Once we notified the moving company that we had a place to move in to, we had to wait another week for the truck to make its way south. That happened just after Thanksgiving.
In the meantime we moved a small amount of belongings into the house, I set up the WiFi and cable TV equipment. We set up an account with an electricity broker, established a water, sewer, and trash account with the city. We started getting familiar with our city and where everything was. There is a Lowe’s and a Home Depot across the street from each other and less than a mile from our house. That came in handy.
The morning of the move in, as if we didn’t have 1,000 things to do, our main sewer line backed up.
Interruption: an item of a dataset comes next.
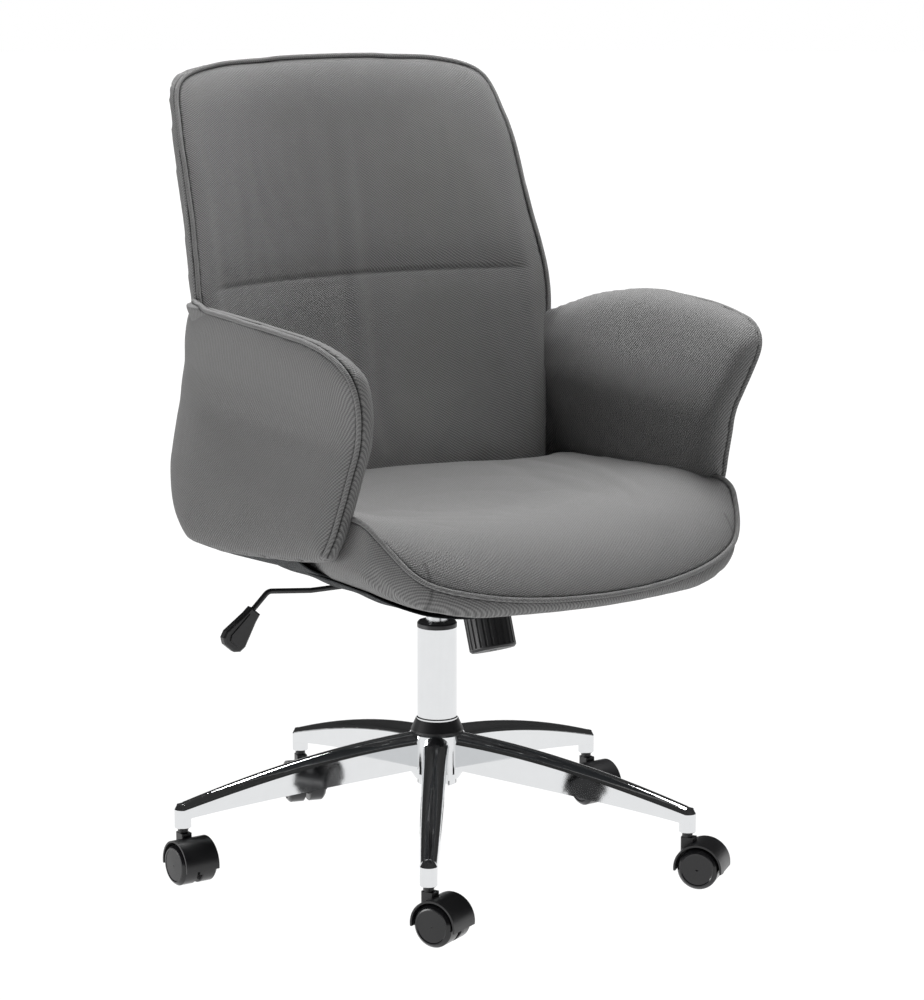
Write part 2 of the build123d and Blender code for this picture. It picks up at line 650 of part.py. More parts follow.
def seat_board():
    top = SEAT_UNDERSIDE + BOARD_THICKNESS
    board = block((-BOARD_HALF_WIDTH, BOARD_FRONT, SEAT_UNDERSIDE), (BOARD_HALF_WIDTH, BOARD_REAR, top))
    board = fillet(board.edges().filter_by(Axis.Z), 40)
    x, y, z = along_knob(BOLT_SEAT)
    board -= Pos(x, y, z) * Cylinder(22, 40)
    for x, y in seat_bolt_places():
        board -= Pos(x, y, 0) * post(SEAT_BOLT_RADIUS, SEAT_UNDERSIDE - 1, SEAT_UNDERSIDE + 10)
    return board


def seat_cushion():
    body = loft([seat_section(*row) for row in full_width(SEAT_STATIONS)], ruled=True)
    room = block((-BOARD_HALF_WIDTH - 1, BOARD_FRONT - 1, 380),
                 (BOARD_HALF_WIDTH + 1, BOARD_REAR, SEAT_UNDERSIDE + BOARD_THICKNESS))
    return body - room


def underside_cover():
    """Thin dust cover below the seat, open where the steel plate is bolted on."""
    sections = []
    for x, front, rear, top in full_width(COVER_STATIONS):
        low = top - COVER_THICKNESS
        outline = [(front, top), (rear, top), (rear, low), (front, low)]
        sections.append(make_face(Plane.YZ.offset(x) * Polyline(*outline, close=True)))
    (left, front), (right, rear) = COVER_WINDOW
    return loft(sections, ruled=True) - block((left, front, 380), (right, rear, 400))


def curved_slab(height, front, rear):
    """Plan section between two bowed edges, each given as half width, side and middle."""
    edges = []
    for half, side, middle in (front, rear):
        edges.append(ThreePointArc((-half, side), (0, middle), (half, side)))
    left = Line(edges[0] @ 0, edges[1] @ 0)
    right = Line(edges[0] @ 1, edges[1] @ 1)
    return Pos(0, 0, height) * make_face([edges[0], right, edges[1], left])


def bow(half, side, middle, x):
    """Where the arc through the side and middle points lies at this distance from the middle."""
    rise = middle - side
    radius = (half * half + rise * rise) / (2 * rise)
    return middle - radius + sqrt(radius * radius - x * x)


def back_cushion():
    sections = []
    for height, half, side, middle, depth in BACK_STATIONS:
        sections.append(curved_slab(height, (half, side, middle), (half, side + 6, middle + depth)))
    return loft(sections, ruled=True)


def back_board():
    """Bowed plywood between the back cushion and the rear panel, standing on the seat board."""
    sections = []
    for height, half, side, middle, depth in BACK_STATIONS[:8]:
        inner = min(half - 25, BOARD_HALF_WIDTH + 60)
        edge = bow(half, side + 6, middle + depth, inner) + CLEAR
        front = (inner, edge, middle + depth + CLEAR)
        rear = (inner, edge + 7, middle + depth + CLEAR + 7)
        sections.append(curved_slab(height, front, rear))
    return loft(sections, ruled=True)


def back_rear_panel():
    sections = []
    for height, half, side_front, side_rear, middle_front, middle_rear in REAR_STATIONS:
        front = (half, side_front + REAR_PANEL_GAP, middle_front + REAR_PANEL_GAP)
        sections.append(curved_slab(height, front, (half, side_rear, middle_rear)))
    return loft(sections, ruled=True)


def arm_face(y, z):
    """Outer face of an arm: waisted halfway up, flared at the top, and turning in behind."""
    flare = 30 * (max(0, z - ARM_WAIST) / 110) ** 1.5
    foot = 0.1 * max(0, ARM_WAIST - z)
    turn_in = 0.0009 * max(0, y - 60) ** 2
    return 268 + flare + foot - turn_in


def arm_layer(side, inner, outer, inset):
    """Slice of an arm between two depths measured outwards from its outer face."""
    sections = []
    for index, (y, low, high) in enumerate(ARM_STATIONS):
        shift = inset * ((index == 0) - (index == len(ARM_STATIONS) - 1))
        low, high = low + inset, high - inset
        heights = [low + (high - low) * step / 4 for step in range(5)]
        outside = [(side * (arm_face(y, z) + outer), y + shift, z) for z in heights]
        inside = [(side * (arm_face(y, z) + inner), y + shift, z) for z in heights]
        edges = [Spline(*outside), Line(outside[-1], inside[-1]), Spline(*reversed(inside)),
                 Line(inside[0], outside[0])]
        sections.append(make_face(edges))
    return loft(sections, ruled=True)


def arm_piping(side):
    """Welt around the edge of an arm's outer panel, from its rear foot to its rear shoulder."""
    gap = PIPING_RADIUS + CLEAR
    set_off = 1.15 * gap
    rows = [(y, low + PANEL_INSET, high - PANEL_INSET) for y, low, high in ARM_STATIONS[:9]]
    front = rows[0][0] + PANEL_INSET
    edge = [(y, low) for y, low, high in reversed(rows[1:])]
    edge += [(front, rows[0][1]), (front, rows[0][2])]
    edge += [(y, high) for y, low, high in rows[1:]]
    points = []
    for before, here, after in zip(edge, edge[1:], edge[2:]):
        along = Vector(after[0] - before[0], after[1] - before[1]).normalized()
        y, z = here[0] - set_off * along.Y, here[1] + set_off * along.X
        points.append((side * (arm_face(y, z) - PANEL_DEPTH + gap + 0.4), y, z))
    return pipe(points, PIPING_RADIUS, 5)


def seat_piping():
    return pipe(mirrored(SEAT_WELT), PIPING_RADIUS, 9)


def back_piping():
    return pipe(mirrored(BACK_WELT), PIPING_RADIUS, 8)


def save_upholstery():
    save("seat_board", seat_board())
    save("seat_cushion", seat_cushion())
    save("seat_piping", seat_piping())
    save("underside_cover", underside_cover())
    save("back_board", back_board())
    save("back_cushion", back_cushion())
    save("back_rear_panel", back_rear_panel())
    save("back_piping", back_piping())
    for name, side in (("right", -1), ("left", 1)):
        save(f"arm_{name}_pad", arm_layer(side, -ARM_THICKNESS, -PANEL_DEPTH, 0))
        panel = arm_layer(side, PANEL_CLEARANCE - PANEL_DEPTH, PANEL_THICKNESS - PANEL_DEPTH, PANEL_INSET)
        save(f"arm_{name}_panel", panel)
        save(f"arm_{name}_piping", arm_piping(side))


os.makedirs("parts", exist_ok=True)
save_base()
save_casters()
save_gas_lift()
save_mechanism()
save_upholstery()
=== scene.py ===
"""Swivel office chair: upholstery, finishes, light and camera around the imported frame. Metres, chair facing -Y."""

import json
import math

import bmesh
import bpy
import mathutils
import numpy as np
from mathutils.bvhtree import BVHTree
from mathutils.kdtree import KDTree
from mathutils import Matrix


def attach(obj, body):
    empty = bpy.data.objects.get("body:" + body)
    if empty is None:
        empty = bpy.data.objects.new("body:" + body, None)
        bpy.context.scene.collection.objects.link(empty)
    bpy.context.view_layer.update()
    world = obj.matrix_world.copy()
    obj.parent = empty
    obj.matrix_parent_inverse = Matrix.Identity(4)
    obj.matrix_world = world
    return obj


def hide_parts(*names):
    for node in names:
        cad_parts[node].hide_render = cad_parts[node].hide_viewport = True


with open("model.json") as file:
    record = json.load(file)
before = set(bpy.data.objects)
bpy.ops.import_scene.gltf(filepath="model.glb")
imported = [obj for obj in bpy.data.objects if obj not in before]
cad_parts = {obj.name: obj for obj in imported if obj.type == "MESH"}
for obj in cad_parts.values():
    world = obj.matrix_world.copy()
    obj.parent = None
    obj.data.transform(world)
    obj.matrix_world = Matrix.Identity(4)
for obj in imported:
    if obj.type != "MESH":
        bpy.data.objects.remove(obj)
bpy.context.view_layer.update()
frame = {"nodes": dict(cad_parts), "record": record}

# Upholstery outlines. Heights here start from a level below the floor, as in part.py, and each piece is lowered
# by FLOOR when it is finished. Each row starts with the height it holds at, unless its comment says otherwise.
FLOOR = 0.0062
ARM_SEAM = 0.205  # where the arm panel's rear seam is, along the tub from the middle of the side
ARM_FRONT = [  # y, z up the welt at the front of an arm
    (-0.200, 0.460),
    (-0.213, 0.480),
    (-0.2221, 0.500),
    (-0.2362, 0.540),
    (-0.2502, 0.580),
    (-0.2585, 0.602),
    (-0.2680, 0.624),
    (-0.2752, 0.647),
    (-0.2786, 0.668),
    (-0.2745, 0.681),
    (-0.2640, 0.691),
]
ARM_TOP = {  # y, z along the welt on top of each arm, the left-hand one (+X) sinking towards the back
    1: [
        (-0.2640, 0.691),
        (-0.2460, 0.699),
        (-0.2057, 0.706),
        (-0.1690, 0.710),
        (-0.1070, 0.713),
        (-0.0540, 0.714),
        (-0.0170, 0.711),
        (0.0230, 0.705),
        (0.0670, 0.696),
        (0.0900, 0.688),
        (0.1130, 0.679),
        (0.1310, 0.669),
        (0.1480, 0.658),
        (0.1750, 0.647),
        (ARM_SEAM, 0.641),
    ],
    -1: [
        (-0.2640, 0.691),
        (-0.2460, 0.700),
        (-0.2057, 0.710),
        (-0.1300, 0.715),
        (-0.0600, 0.718),
        (0.0300, 0.721),
        (0.0900, 0.719),
        (0.1500, 0.717),
        (ARM_SEAM, 0.716),
    ],
}
ARM_BOTTOM = [  # y, z along an arm's lower edge
    (-0.200, 0.460),
    (-0.185, 0.4545),
    (-0.150, 0.4485),
    (-0.046, 0.4370),
    (0.040, 0.4305),
    (0.100, 0.430),
    (0.125, 0.435),
    (0.142, 0.447),
    (0.158, 0.466),
    (0.175, 0.485),
    (ARM_SEAM, 0.496),
]
REAR_MIDDLE = 0.452, 0.690  # heights of the lower rear panel's two edges in the middle
TUB = [  # z, knee y, length of the knee's sides, rear y in the middle
    (0.405, 0.1085, 0.040, 0.224),
    (0.436, 0.1335, 0.040, 0.230),
    (0.465, 0.168, 0.040, 0.237),
    (0.486, 0.175, 0.040, 0.241),
    (0.520, 0.174, 0.040, 0.248),
    (0.550, 0.183, 0.042, 0.254),
    (0.605, 0.200, 0.050, 0.265),
    (0.660, 0.170, 0.070, 0.276),
    (0.700, 0.135, 0.090, 0.283),
    (0.730, 0.067, 0.090, 0.287),
]
BACK = [  # z, half width, side y, middle y, depth
    (0.440, 0.232, 0.094, 0.158, 0.040),
    (0.485, 0.234, 0.095, 0.159, 0.040),
    (0.600, 0.240, 0.105, 0.180, 0.040),
    (0.660, 0.247, 0.115, 0.190, 0.040),
    (0.715, 0.252, 0.127, 0.200, 0.040),
    (0.820, 0.243, 0.164, 0.219, 0.040),
    (0.900, 0.239, 0.195, 0.233, 0.038),
    (0.950, 0.2315, 0.222, 0.241, 0.032),
    (1.002, 0.2315, 0.258, 0.256, 0.014),
]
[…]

I was lucky because the plumber that I called in a panic came right out, identified the problem, and made a temporary repair.
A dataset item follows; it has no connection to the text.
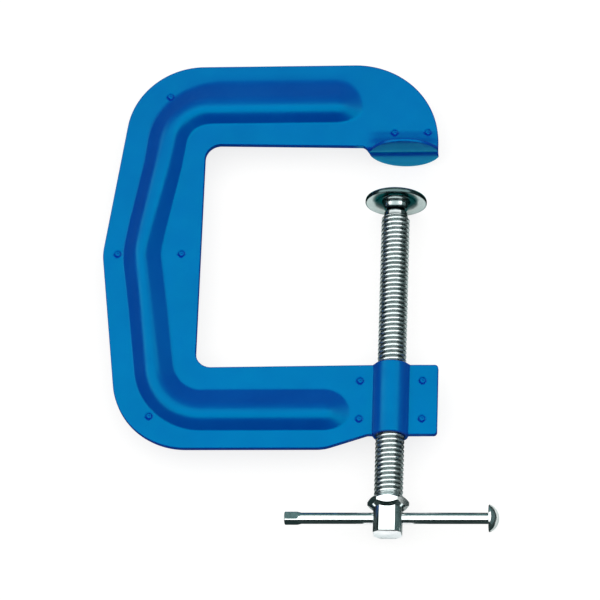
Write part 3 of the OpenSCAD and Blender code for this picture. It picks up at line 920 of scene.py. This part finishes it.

After all that was done, it was time to register vehicles and get our driver’s licenses. We needed to do that before the New Year because property tax exemption applications must be filed by then or they will be delayed a year.
Everything got done, but everything is a process. As Mrs.EMS Artifact said one day “It’s easier to think of Texas as a different country than just a different state.”
So, here we are ten months later. All of the repairs have been done to the house, we’re officially Texans, we see our lovely daughter and her boyfriend frequently, I’m a Texas licensed paramedic and we’re settled in. Both of us have met new people and some will become friends. I finally realized that the friends I have can never be replaced, but it’s always good to make new friends.
It wasn’t an easy process, but it was clearly worth it. The only lasting (maybe) effect is that my Thyroid Signaling Hormone (TSH) is up a bit. Reading about it, it seems that one of the causes can be stress.
I wonder how that happened? My new Primary Care Physician isn’t overly worried about it and it’s likely it will return to normal.